* WRITTEN TASK *
Print the whole listing exactly.

* DATA LINES *
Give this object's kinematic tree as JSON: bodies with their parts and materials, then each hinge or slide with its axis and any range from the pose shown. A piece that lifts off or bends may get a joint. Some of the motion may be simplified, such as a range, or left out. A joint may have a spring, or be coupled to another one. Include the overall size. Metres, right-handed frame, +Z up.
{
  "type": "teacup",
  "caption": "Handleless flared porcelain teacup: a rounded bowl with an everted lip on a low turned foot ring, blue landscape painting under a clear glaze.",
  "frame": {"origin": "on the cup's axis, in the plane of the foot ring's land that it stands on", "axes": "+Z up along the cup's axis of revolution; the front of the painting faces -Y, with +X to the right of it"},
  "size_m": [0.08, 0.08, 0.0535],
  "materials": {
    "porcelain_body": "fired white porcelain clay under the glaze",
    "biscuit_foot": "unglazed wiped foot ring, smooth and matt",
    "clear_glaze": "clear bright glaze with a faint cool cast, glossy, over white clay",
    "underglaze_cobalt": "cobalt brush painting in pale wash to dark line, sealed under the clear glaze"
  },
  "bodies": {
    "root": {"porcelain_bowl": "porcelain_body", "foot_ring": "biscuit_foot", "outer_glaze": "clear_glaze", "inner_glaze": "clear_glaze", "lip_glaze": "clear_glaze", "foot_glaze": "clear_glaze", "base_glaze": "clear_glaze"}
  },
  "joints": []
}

* WRITTEN SOLUTION *
Give this object's kinematic tree as JSON: bodies with their parts and materials, then each hinge or slide with its axis and any range from the pose shown. A piece that lifts off or bends may get a joint. Some of the motion may be simplified, such as a range, or left out. A joint may have a spring, or be coupled to another one. Include the overall size. Metres, right-handed frame, +Z up.
{
  "type": "teacup",
  "caption": "Handleless flared porcelain teacup: a rounded bowl with an everted lip on a low turned foot ring, blue landscape painting under a clear glaze.",
  "frame": {"origin": "on the cup's axis, in the plane of the foot ring's land that it stands on", "axes": "+Z up along the cup's axis of revolution; the front of the painting faces -Y, with +X to the right of it"},
  "size_m": [0.08, 0.08, 0.0535],
  "materials": {
    "porcelain_body": "fired white porcelain clay under the glaze",
    "biscuit_foot": "unglazed wiped foot ring, smooth and matt",
    "clear_glaze": "clear bright glaze with a faint cool cast, glossy, over white clay",
    "underglaze_cobalt": "cobalt brush painting in pale wash to dark line, sealed under the clear glaze"
  },
  "bodies": {
    "root": {"porcelain_bowl": "porcelain_body", "foot_ring": "biscuit_foot", "outer_glaze": "clear_glaze", "inner_glaze": "clear_glaze", "lip_glaze": "clear_glaze", "foot_glaze": "clear_glaze", "base_glaze": "clear_glaze"}
  },
  "joints": []
}